◆ Problem details:
Among the lines of data below, reproduce only those from the one with "for name, part" through the one with "bpy.context.view_layer.update()", exactly as they stand, both ends included.

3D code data
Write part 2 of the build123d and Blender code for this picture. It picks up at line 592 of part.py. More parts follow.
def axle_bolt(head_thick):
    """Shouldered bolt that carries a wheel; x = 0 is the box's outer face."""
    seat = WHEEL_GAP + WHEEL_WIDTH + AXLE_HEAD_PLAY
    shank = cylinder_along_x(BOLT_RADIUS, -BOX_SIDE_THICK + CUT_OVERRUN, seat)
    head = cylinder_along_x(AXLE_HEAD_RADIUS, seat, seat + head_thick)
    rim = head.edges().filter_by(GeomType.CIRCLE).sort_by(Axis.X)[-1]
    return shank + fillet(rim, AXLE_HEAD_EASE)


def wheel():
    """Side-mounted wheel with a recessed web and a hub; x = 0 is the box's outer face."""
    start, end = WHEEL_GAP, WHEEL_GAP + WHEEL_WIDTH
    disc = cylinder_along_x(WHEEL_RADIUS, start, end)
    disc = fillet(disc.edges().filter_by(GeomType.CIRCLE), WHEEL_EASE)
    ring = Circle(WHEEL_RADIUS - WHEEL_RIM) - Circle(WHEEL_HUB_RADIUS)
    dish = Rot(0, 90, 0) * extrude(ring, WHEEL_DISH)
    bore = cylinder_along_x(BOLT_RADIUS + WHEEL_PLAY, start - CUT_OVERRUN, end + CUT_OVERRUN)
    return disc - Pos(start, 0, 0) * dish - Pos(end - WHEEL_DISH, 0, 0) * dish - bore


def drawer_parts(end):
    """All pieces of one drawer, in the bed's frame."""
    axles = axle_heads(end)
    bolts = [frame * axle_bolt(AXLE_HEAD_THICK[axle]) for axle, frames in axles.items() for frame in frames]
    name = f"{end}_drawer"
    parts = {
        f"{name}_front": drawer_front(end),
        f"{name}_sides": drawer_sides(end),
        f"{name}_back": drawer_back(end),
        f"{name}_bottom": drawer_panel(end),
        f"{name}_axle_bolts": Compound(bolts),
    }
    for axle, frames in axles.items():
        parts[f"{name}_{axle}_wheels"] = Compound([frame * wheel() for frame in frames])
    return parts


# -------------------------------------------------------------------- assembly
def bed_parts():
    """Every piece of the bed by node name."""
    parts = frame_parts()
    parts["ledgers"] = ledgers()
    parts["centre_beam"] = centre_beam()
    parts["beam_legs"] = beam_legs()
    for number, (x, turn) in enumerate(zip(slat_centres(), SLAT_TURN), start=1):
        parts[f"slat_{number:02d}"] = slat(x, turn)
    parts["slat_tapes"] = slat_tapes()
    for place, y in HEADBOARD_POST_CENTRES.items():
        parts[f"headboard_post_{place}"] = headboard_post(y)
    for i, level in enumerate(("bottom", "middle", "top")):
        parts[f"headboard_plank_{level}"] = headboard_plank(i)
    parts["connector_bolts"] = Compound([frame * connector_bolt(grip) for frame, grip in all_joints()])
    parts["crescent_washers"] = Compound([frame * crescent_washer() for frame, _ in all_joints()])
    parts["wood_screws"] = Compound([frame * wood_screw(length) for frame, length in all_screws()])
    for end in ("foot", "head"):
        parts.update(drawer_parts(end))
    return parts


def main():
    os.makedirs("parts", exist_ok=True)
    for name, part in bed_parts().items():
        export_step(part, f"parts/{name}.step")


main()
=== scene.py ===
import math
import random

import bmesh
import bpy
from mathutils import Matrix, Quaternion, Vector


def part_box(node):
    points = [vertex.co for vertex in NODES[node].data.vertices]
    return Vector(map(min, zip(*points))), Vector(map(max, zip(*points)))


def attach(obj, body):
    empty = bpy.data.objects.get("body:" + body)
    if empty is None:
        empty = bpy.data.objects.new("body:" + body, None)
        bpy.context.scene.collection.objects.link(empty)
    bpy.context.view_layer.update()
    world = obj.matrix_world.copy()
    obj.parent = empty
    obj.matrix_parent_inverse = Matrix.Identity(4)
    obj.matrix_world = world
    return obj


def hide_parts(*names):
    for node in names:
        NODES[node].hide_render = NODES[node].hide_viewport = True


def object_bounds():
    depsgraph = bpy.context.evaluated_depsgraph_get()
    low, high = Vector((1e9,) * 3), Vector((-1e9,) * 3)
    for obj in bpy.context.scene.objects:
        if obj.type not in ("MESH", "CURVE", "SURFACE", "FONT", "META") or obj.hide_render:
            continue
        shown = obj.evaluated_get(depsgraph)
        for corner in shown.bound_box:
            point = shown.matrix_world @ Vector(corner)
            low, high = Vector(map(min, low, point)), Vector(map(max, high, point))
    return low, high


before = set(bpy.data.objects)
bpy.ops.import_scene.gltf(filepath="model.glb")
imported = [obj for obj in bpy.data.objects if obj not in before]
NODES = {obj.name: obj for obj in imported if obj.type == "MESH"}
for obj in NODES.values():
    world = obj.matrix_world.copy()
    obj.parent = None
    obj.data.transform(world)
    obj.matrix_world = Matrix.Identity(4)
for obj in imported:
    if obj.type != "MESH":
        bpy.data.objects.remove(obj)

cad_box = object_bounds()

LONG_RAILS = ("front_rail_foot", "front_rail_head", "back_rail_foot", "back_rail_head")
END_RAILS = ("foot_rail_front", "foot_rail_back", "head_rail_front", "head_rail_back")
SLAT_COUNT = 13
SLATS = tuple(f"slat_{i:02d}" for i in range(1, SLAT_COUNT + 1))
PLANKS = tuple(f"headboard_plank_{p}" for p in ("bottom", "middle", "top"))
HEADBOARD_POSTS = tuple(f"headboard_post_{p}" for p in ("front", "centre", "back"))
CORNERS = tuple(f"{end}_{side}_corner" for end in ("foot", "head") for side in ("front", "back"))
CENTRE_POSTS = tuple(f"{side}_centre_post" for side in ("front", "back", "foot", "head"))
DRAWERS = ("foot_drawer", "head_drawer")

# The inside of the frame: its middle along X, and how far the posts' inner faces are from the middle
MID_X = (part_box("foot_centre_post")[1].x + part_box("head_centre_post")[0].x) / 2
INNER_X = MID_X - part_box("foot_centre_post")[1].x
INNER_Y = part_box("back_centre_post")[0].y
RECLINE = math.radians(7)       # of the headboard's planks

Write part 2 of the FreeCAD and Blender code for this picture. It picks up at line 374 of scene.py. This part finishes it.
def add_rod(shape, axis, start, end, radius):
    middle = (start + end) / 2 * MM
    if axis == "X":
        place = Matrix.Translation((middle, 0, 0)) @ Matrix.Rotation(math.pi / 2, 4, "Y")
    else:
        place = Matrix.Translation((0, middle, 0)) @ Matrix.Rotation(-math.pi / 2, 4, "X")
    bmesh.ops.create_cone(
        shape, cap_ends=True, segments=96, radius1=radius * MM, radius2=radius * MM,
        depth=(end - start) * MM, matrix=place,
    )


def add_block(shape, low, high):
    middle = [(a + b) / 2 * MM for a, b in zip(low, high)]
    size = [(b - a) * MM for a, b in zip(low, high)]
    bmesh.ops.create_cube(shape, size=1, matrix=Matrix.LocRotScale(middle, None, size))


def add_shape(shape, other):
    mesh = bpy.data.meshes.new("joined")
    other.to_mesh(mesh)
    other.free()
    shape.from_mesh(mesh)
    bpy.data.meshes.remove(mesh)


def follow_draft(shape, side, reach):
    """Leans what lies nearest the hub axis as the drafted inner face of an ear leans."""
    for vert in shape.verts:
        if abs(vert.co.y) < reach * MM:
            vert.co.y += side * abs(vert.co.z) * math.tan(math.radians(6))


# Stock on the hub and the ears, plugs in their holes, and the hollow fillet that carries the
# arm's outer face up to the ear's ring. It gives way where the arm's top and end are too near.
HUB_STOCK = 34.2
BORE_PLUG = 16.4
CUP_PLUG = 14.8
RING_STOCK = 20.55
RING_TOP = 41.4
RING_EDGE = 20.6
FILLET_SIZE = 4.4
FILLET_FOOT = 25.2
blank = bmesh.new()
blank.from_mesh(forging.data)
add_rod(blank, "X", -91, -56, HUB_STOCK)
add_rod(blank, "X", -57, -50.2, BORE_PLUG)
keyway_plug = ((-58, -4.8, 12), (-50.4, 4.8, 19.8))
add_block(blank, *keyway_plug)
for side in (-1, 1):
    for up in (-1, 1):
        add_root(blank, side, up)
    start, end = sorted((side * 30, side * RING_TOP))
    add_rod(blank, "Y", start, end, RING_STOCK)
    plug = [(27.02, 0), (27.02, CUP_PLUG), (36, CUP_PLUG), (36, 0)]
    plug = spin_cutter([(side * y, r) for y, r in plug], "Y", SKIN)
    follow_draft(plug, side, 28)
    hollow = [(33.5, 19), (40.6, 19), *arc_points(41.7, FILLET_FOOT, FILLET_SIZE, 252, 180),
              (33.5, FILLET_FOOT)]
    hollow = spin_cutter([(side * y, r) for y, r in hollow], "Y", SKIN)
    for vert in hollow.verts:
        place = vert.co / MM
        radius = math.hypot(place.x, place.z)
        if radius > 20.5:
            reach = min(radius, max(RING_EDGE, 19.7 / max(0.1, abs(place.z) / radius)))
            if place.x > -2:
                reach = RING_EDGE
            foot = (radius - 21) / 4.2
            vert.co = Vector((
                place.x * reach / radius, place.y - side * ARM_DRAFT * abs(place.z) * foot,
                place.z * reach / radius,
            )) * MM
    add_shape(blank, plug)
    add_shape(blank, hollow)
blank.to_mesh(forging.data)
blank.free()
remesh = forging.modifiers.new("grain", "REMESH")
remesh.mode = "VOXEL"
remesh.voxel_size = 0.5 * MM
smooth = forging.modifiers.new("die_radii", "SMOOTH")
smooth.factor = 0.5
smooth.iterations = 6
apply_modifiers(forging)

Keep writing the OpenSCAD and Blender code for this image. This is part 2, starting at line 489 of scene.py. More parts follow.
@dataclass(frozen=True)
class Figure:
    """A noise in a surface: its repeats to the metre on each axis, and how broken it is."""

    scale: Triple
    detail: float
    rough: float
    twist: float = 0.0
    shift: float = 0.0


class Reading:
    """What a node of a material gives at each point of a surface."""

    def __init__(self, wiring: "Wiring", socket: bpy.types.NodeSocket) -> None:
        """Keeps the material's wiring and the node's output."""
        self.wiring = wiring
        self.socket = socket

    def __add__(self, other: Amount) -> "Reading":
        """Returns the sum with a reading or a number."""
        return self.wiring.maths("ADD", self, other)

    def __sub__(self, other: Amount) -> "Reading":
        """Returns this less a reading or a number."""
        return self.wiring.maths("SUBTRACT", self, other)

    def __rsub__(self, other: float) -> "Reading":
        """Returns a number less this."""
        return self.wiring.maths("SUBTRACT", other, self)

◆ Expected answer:
    for name, part in bed_parts().items():
        export_step(part, f"parts/{name}.step")


main()
=== scene.py ===
import math
import random

import bmesh
import bpy
from mathutils import Matrix, Quaternion, Vector


def part_box(node):
    points = [vertex.co for vertex in NODES[node].data.vertices]
    return Vector(map(min, zip(*points))), Vector(map(max, zip(*points)))


def attach(obj, body):
    empty = bpy.data.objects.get("body:" + body)
    if empty is None:
        empty = bpy.data.objects.new("body:" + body, None)
        bpy.context.scene.collection.objects.link(empty)
    bpy.context.view_layer.update()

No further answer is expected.